PROBLEM TO SOLVE.
Reproduce verbatim the lines up to and including the one with "work.free()", starting from the first.
-- Begin DATASET SECTION --
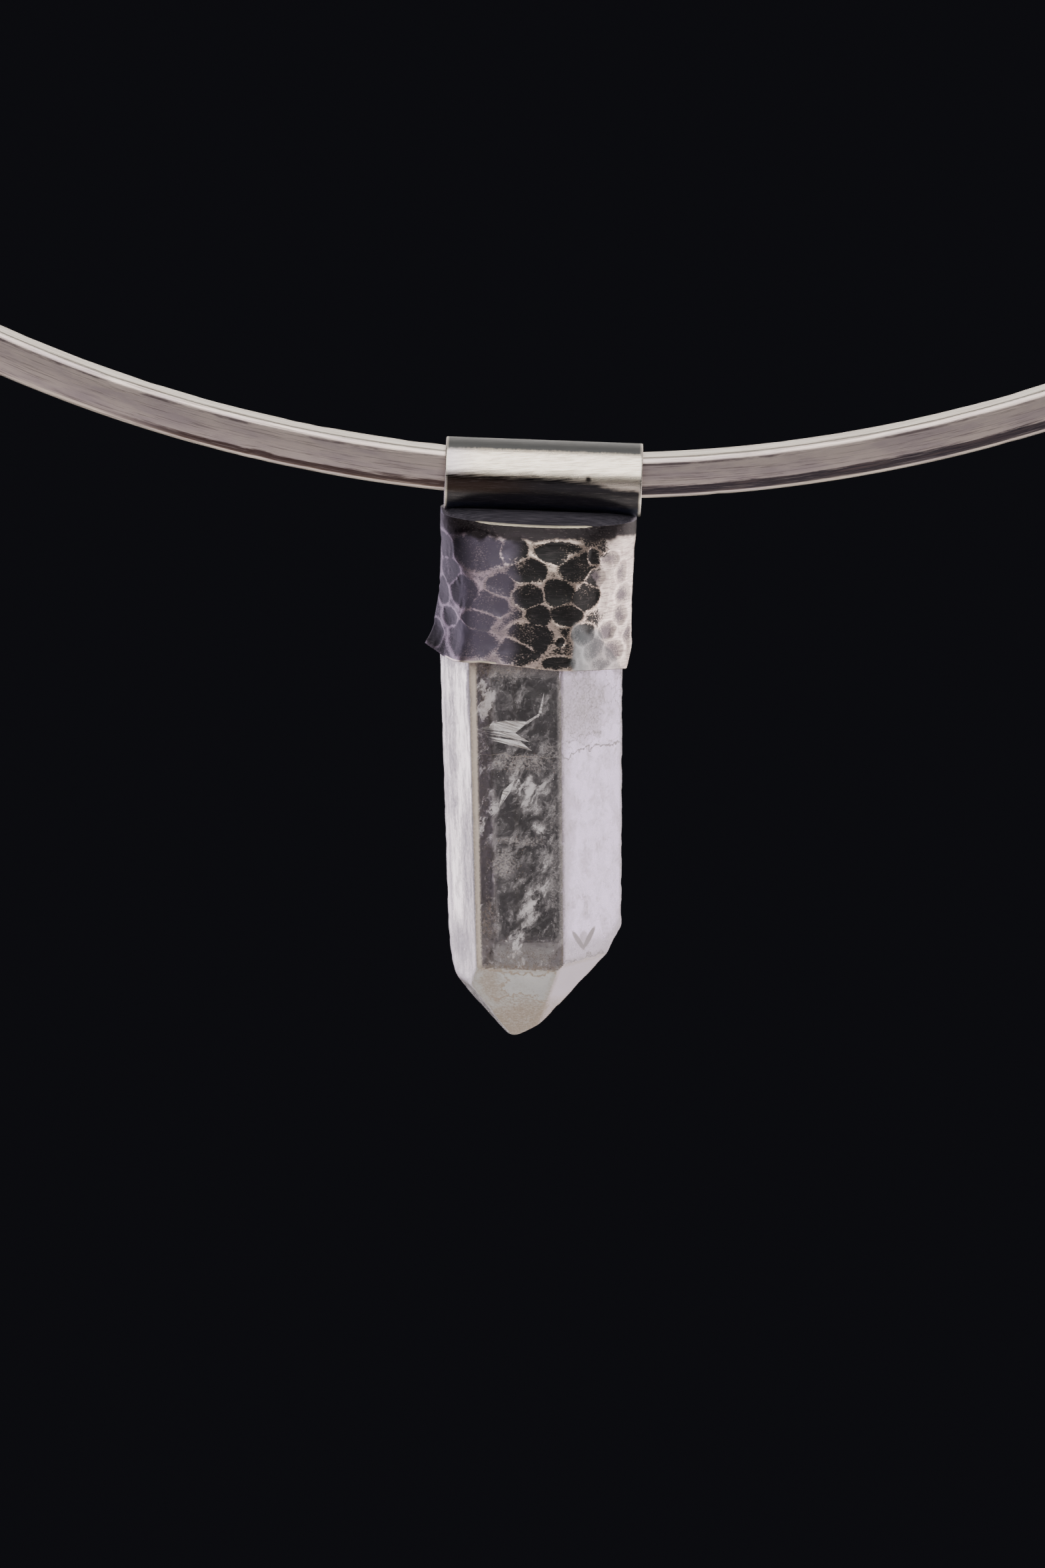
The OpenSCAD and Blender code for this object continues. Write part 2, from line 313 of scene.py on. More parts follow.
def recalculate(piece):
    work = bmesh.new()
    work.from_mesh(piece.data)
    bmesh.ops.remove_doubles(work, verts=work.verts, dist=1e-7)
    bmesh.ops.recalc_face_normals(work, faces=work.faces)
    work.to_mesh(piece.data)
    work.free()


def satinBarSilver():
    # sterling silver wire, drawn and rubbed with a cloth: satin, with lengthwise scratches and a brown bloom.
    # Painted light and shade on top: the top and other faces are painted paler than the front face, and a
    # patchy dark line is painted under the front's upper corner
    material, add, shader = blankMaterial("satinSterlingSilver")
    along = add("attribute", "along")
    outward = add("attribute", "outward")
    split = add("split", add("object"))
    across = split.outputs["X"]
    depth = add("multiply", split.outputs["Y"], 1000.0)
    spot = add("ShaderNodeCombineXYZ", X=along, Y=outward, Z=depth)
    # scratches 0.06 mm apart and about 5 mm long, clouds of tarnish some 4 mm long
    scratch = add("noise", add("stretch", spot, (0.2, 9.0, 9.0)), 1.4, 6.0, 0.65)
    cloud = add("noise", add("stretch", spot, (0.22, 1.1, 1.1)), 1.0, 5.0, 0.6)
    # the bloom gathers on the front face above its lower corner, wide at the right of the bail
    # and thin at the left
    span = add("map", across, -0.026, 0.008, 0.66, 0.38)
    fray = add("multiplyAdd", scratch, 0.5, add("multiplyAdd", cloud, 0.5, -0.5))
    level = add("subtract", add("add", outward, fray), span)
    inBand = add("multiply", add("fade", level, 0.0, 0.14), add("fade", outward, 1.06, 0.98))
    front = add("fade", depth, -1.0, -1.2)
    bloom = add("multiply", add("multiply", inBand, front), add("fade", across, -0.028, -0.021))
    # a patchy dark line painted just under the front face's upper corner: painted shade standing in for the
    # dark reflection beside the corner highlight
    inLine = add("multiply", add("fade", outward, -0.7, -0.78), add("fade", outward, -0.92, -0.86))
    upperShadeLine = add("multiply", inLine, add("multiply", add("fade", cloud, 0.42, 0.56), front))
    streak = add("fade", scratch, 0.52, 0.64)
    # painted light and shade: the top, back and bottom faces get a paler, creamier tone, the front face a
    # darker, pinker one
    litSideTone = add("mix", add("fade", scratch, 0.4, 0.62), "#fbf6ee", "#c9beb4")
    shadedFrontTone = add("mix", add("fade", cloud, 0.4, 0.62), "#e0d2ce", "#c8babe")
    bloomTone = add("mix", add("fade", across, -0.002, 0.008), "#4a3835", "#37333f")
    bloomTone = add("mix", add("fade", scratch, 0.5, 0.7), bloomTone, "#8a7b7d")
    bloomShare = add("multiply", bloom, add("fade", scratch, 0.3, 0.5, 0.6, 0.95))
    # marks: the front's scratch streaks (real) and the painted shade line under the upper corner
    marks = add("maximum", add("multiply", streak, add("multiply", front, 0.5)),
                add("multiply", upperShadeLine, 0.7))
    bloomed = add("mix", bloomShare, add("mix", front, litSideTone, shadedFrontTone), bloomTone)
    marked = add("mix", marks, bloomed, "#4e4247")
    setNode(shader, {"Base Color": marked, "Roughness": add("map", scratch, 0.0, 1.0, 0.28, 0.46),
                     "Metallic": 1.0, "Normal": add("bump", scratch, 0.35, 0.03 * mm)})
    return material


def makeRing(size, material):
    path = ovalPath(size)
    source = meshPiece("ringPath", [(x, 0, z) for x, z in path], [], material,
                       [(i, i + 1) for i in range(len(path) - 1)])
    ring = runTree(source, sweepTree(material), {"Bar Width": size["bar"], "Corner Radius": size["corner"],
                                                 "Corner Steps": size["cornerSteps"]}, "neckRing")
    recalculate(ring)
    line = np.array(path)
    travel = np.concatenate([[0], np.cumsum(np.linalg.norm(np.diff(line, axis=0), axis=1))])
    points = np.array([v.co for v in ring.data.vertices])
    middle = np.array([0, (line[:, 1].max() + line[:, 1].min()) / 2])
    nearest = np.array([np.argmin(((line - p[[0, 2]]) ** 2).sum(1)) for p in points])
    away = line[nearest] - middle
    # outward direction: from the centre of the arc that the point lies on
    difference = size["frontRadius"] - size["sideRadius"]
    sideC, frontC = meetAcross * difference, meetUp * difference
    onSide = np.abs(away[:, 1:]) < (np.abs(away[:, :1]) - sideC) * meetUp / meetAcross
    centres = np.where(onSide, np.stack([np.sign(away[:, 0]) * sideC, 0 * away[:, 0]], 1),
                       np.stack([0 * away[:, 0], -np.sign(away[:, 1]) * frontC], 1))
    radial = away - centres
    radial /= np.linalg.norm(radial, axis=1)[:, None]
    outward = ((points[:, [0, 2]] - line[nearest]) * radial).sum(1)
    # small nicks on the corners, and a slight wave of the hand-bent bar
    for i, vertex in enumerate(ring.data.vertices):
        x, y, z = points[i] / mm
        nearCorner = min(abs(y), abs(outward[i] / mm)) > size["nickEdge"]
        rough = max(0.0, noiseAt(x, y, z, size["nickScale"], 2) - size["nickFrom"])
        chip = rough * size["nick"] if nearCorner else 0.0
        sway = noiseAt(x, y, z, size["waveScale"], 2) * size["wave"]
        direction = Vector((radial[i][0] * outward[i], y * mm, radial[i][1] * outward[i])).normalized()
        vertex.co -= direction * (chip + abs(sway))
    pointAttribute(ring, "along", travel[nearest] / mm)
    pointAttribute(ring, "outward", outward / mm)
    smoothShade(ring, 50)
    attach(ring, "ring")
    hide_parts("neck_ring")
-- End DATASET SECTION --
THE RESULT.
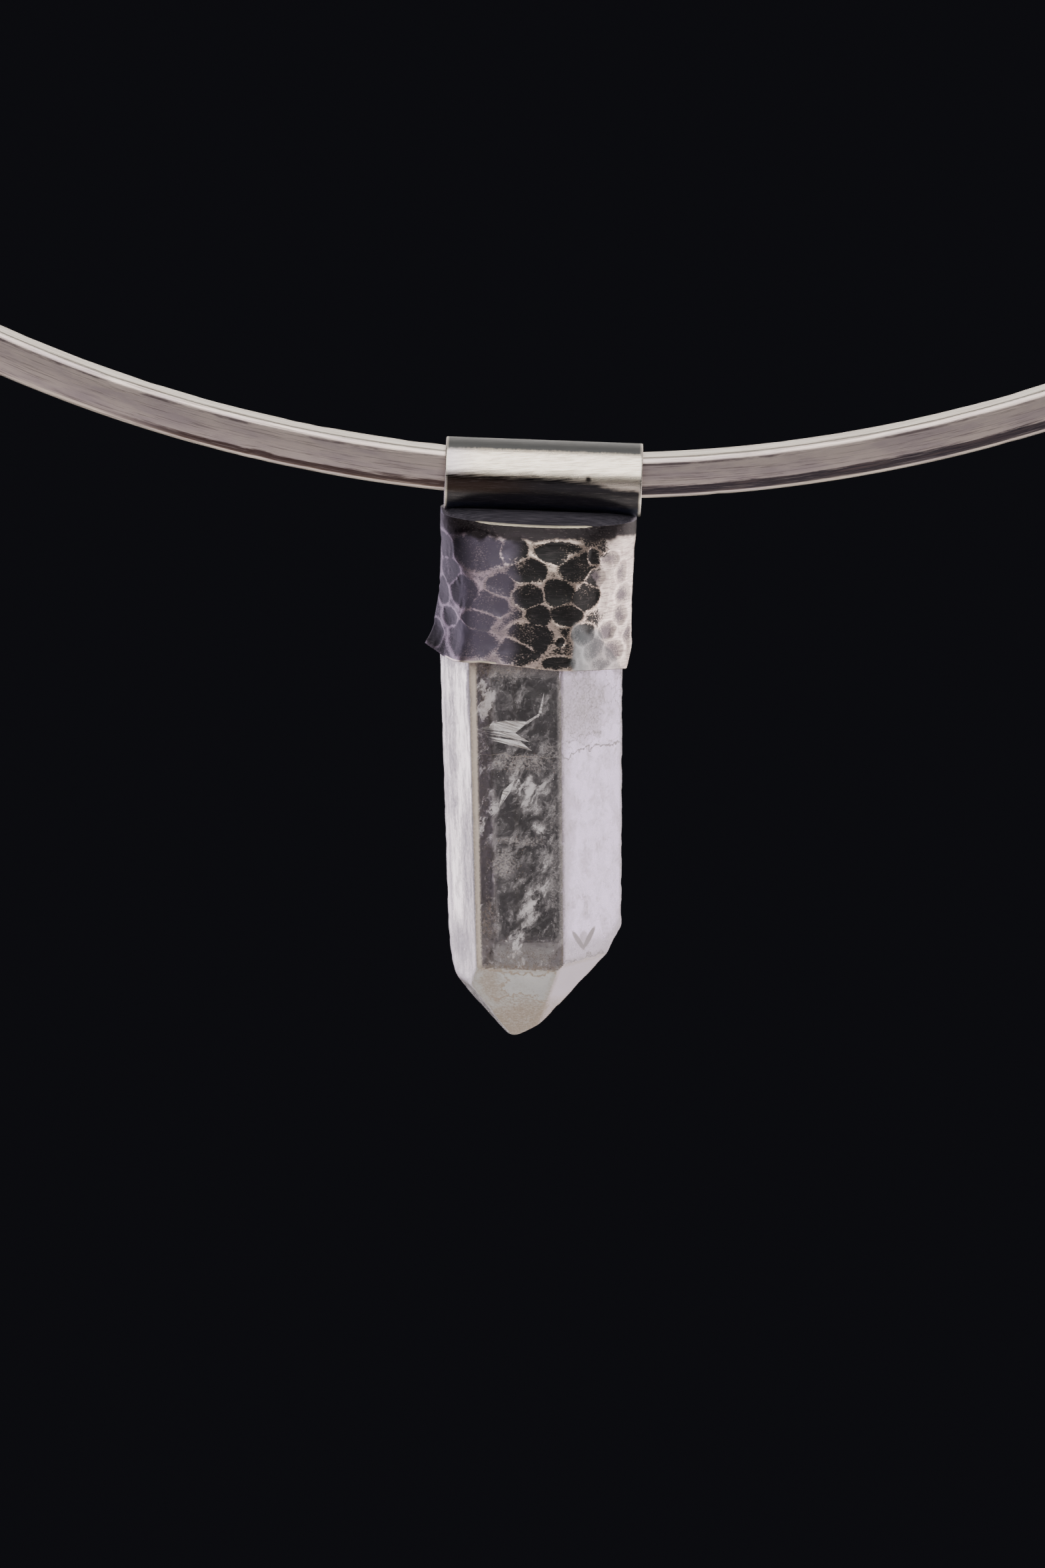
The OpenSCAD and Blender code for this object continues. Write part 2, from line 313 of scene.py on. More parts follow.
def recalculate(piece):
    work = bmesh.new()
    work.from_mesh(piece.data)
    bmesh.ops.remove_doubles(work, verts=work.verts, dist=1e-7)
    bmesh.ops.recalc_face_normals(work, faces=work.faces)
    work.to_mesh(piece.data)
    work.free()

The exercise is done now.